Graham and I have just returned from our first night away on our own in almost four years! The last being a heavily pregnant visit to Harptree Court, where I waddled around the grounds and ate my breakfast eggs well-done. This time, Cowley Manor was our location of choice, booked on a last minute whim the night before. We almost didn’t do it, but decided it was our last opportunity to do so for a while and some thinking time on our own would be welcome after our late night heart to hearts of late. The relentless nature of the last few months has been catching up with us and we don’t always have a chance to process everything that is happening to our family.
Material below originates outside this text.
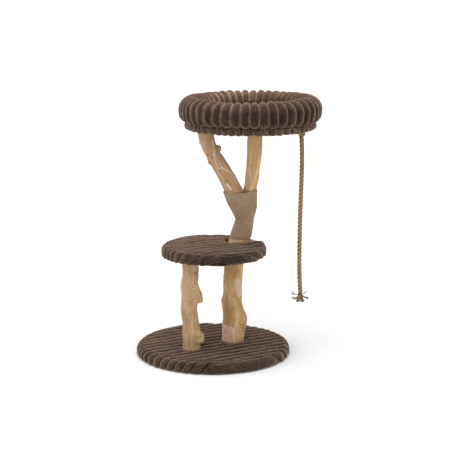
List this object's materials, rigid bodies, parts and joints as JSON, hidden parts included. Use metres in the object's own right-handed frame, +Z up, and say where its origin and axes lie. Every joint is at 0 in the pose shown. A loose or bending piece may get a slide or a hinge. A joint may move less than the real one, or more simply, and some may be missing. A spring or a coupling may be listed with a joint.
{
  "type": "cat tree",
  "caption": "Cat tree with a round plush base, a small plush platform and a lift-off ring bed, carried on natural forked wood, with a hanging rope.",
  "frame": {"origin": "centre of the base's flat underside, where the tree rests on the floor", "axes": "+Z up, -Y the front, +X towards the side that the bed and the rope are on"},
  "size_m": [0.5974, 0.5375, 0.83],
  "materials": {
    "board": "matte",
    "plush": "matte",
    "felt": "matte",
    "foam": "matte",
    "timber": "matte",
    "pale_timber": "matte",
    "steel": "satin",
    "jute": "matte",
    "tape": "matte",
    "rope": "matte"
  },
  "bodies": {
    "stand": {"base_board": "board", "base_cover": "plush", "base_liner": "felt", "base_staples": "steel", "base_screws": "steel", "base_washers": "steel", "short_post": "timber", "main_stem": "timber", "left_branch": "pale_timber", "fork_screws": "steel", "jute_wrap": "jute", "platform_board": "board", "platform_foam": "foam", "platform_cover": "plush", "platform_liner": "felt", "platform_staples": "steel", "platform_screws": "steel", "platform_bracket": "steel", "bracket_screws": "steel", "seat_board": "board", "seat_cover": "plush", "seat_liner": "felt", "seat_staples": "steel", "seat_screws": "steel", "seat_washers": "steel", "hook_tapes": "tape", "rope_stopper": "rope"},
    "bed": {"loop_tapes": "tape", "bed_floor": "felt", "bed_bolster": "plush"},
    "cushion": {"bed_cushion": "plush"},
    "knot": {"rope_knot": "rope"},
    "rope": {"rope_line": "rope", "rope_fray": "rope"}
  },
  "joints": [
    {"name": "bed_lift", "type": "slide", "parent": "stand", "child": "bed", "axis": [0, 0, 1], "range_m": [0, 0.15]},
    {"name": "cushion_lift", "type": "slide", "parent": "bed", "child": "cushion", "axis": [0, 0, 1], "range_m": [0, 0.12]},
    {"name": "rope_swing_front", "type": "hinge", "parent": "stand", "child": "knot", "pos_m": [0.281, 0, 0.7155], "axis": [1, 0, 0], "range_deg": [-60, 60]},
    {"name": "rope_swing_side", "type": "hinge", "parent": "knot", "child": "rope", "pos_m": [0.281, 0, 0.7155], "axis": [0, 1, 0], "range_deg": [-60, 13]}
  ]
}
Our days are filled with love and laughter with the girls by our side, and by the time the evening rolls around, we’re often too exhausted to delve deep into our thoughts.
It’s 3.40am and I can’t sleep. So often I fall into bed exhausted and drift off within minutes, only to be wide awake each night at this time. Cancer is undoubtedly on my mind at this hour. My mind turns the same thoughts over and over, and it’s preferable to get up for an hour or two than to lie there with my darkest thoughts. I spoke last week of having nightmares but didn’t go into detail. When I’m afraid, it’s hard to speak the words out loud but often fear is better faced head on and I feel better for having voiced and acknowledged what I’m thinking. My nightmares always follow a similar theme – they’re never about cancer, but a struggle of some other sort. A fire or a drowning situation, in which I’m powerless to save the girls. I always wake mid-nightmare (usually screaming and gasping for breath), so never know the outcome of the scenario, but it doesn’t take a specialist in dreams to recognise the link between these nightmares, cancer and the lack of control/ability to rescue my loved ones. Another way for my mind to process the trauma; things inevitably always seem better in the morning.
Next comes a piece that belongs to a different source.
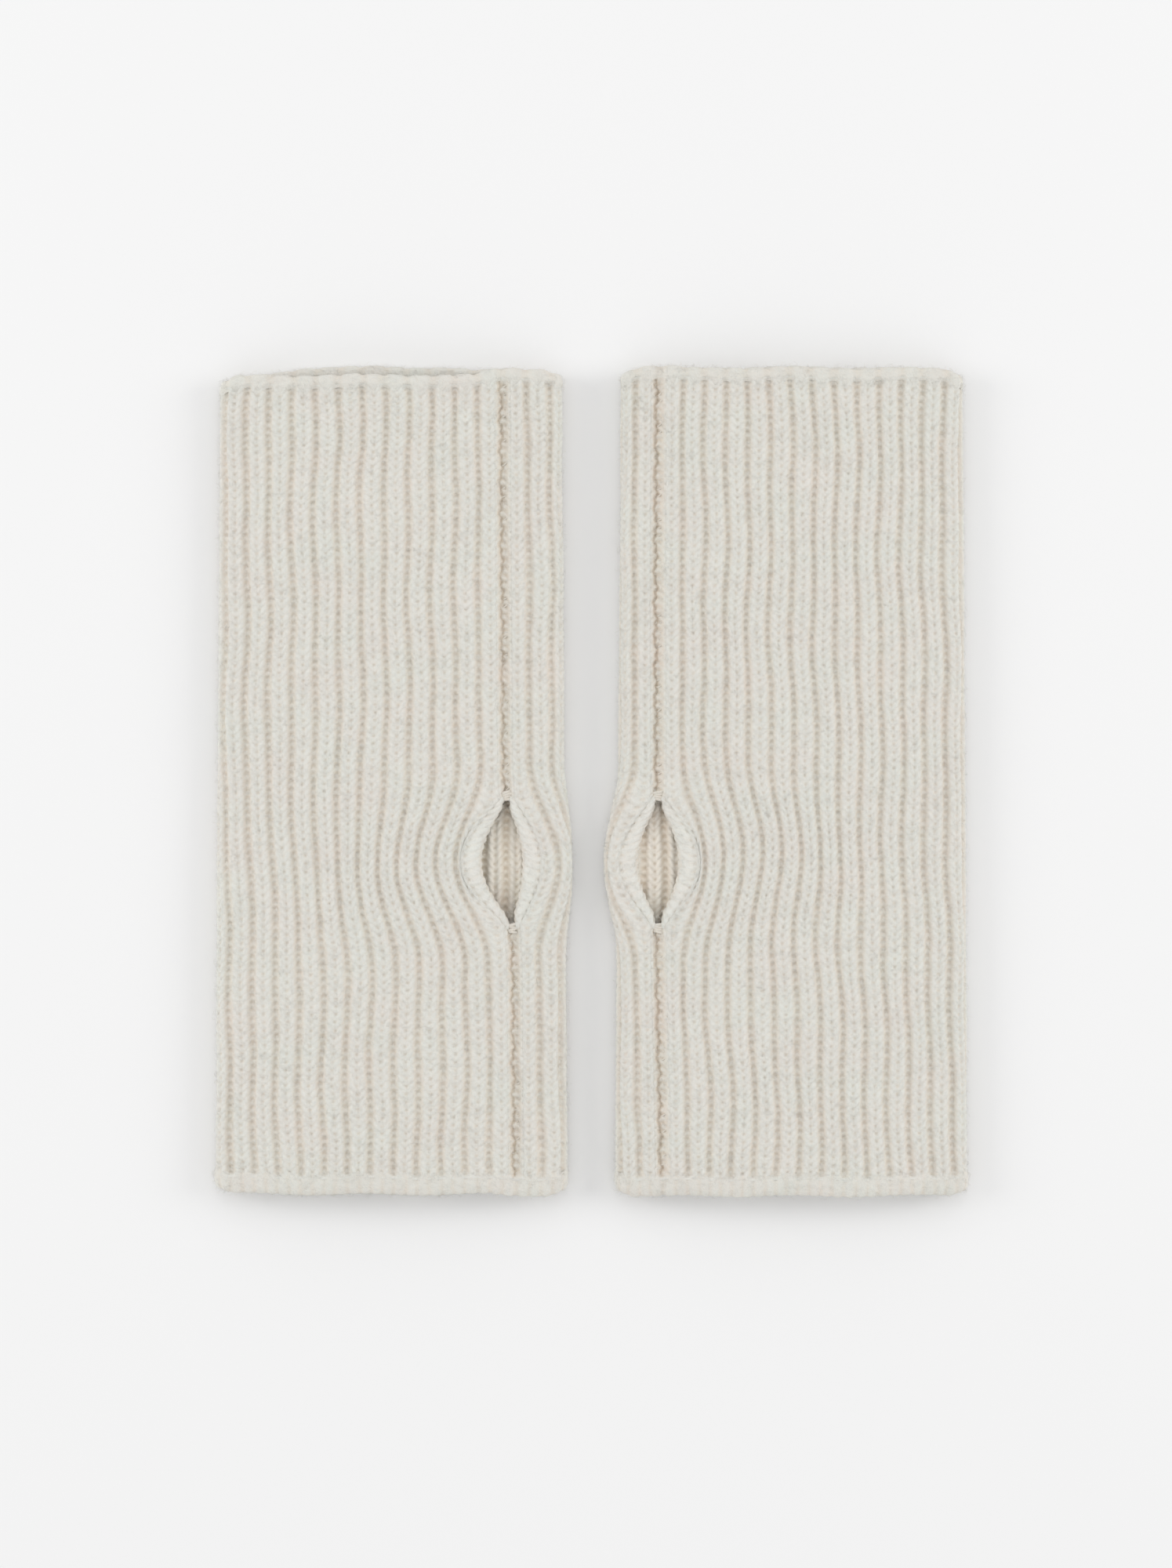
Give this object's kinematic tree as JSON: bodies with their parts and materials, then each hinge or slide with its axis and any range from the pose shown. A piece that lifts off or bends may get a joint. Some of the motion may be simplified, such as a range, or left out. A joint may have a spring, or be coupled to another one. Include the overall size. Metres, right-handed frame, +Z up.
{
  "type": "fingerless gloves",
  "caption": "Pair of long ribbed-knit fingerless gloves laid flat, each a seamed tube with an open thumb slit between rolled edges, a rolled finger edge and a bound arm edge.",
  "frame": {"origin": "midway between the two gloves' middle lines, halfway along them, on the surface they lie on", "axes": "+X from the left glove towards the right glove, +Y from the finger edges towards the arm edges, +Z up from the surface"},
  "size_m": [0.1936, 0.213, 0.011],
  "materials": {
    "cream_knit": "brushed off-white wool in wide one-by-one ribbing",
    "linking_yarn": "the same wool, in the shade of the seam"
  },
  "bodies": {
    "left_hand": {"left_hand_panel": "cream_knit", "left_wrist_seam": "linking_yarn", "left_finger_seam": "linking_yarn", "left_finger_edge": "cream_knit", "left_thumb_roll_palm": "cream_knit", "left_thumb_roll_side": "cream_knit", "left_upper_tack": "linking_yarn", "left_lower_tack": "linking_yarn"},
    "left_arm": {"left_arm_panel": "cream_knit", "left_arm_seam": "linking_yarn", "left_arm_edge": "cream_knit"},
    "right_hand": {"right_hand_panel": "cream_knit", "right_wrist_seam": "linking_yarn", "right_finger_seam": "linking_yarn", "right_finger_edge": "cream_knit", "right_thumb_roll_palm": "cream_knit", "right_thumb_roll_side": "cream_knit", "right_upper_tack": "linking_yarn", "right_lower_tack": "linking_yarn"},
    "right_arm": {"right_arm_panel": "cream_knit", "right_arm_seam": "linking_yarn", "right_arm_edge": "cream_knit"}
  },
  "joints": [
    {"name": "left_wrist_fold", "type": "hinge", "parent": "left_hand", "child": "left_arm", "pos_m": [-0.05135, 0.025, 0.0114], "axis": [1, 0, 0], "range_deg": [0, 180]},
    {"name": "right_wrist_fold", "type": "hinge", "parent": "right_hand", "child": "right_arm", "pos_m": [0.05135, 0.025, 0.0114], "axis": [1, 0, 0], "range_deg": [0, 180]},
    {"name": "pair_apart", "type": "slide", "parent": "left_hand", "child": "right_hand", "axis": [1, 0, 0], "range_m": [0, 0.12]}
  ]
}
I gave blood today. I re-registered the night Poppy was diagnosed and have been waiting patiently for my appointment ever since. Last time I gave blood, I had recently turned 18 and naively turned up by myself, but this time I brought a merry band of supporters with me. There were four of us donating (two close family friends, my mum and myself) and four in our support team too (Graham, Daisy, my dad and our guest of honour, Poppy) Driving to the hall, I felt quite emotional, but I managed to hold it together pretty well, until the nurse saw me gazing at Poppy and asked if it was the first time she had come with me. I lost it completely when I explained that we were all here because of her! I felt so proud seeing her watch on with my mum in front of me and our friends by our side.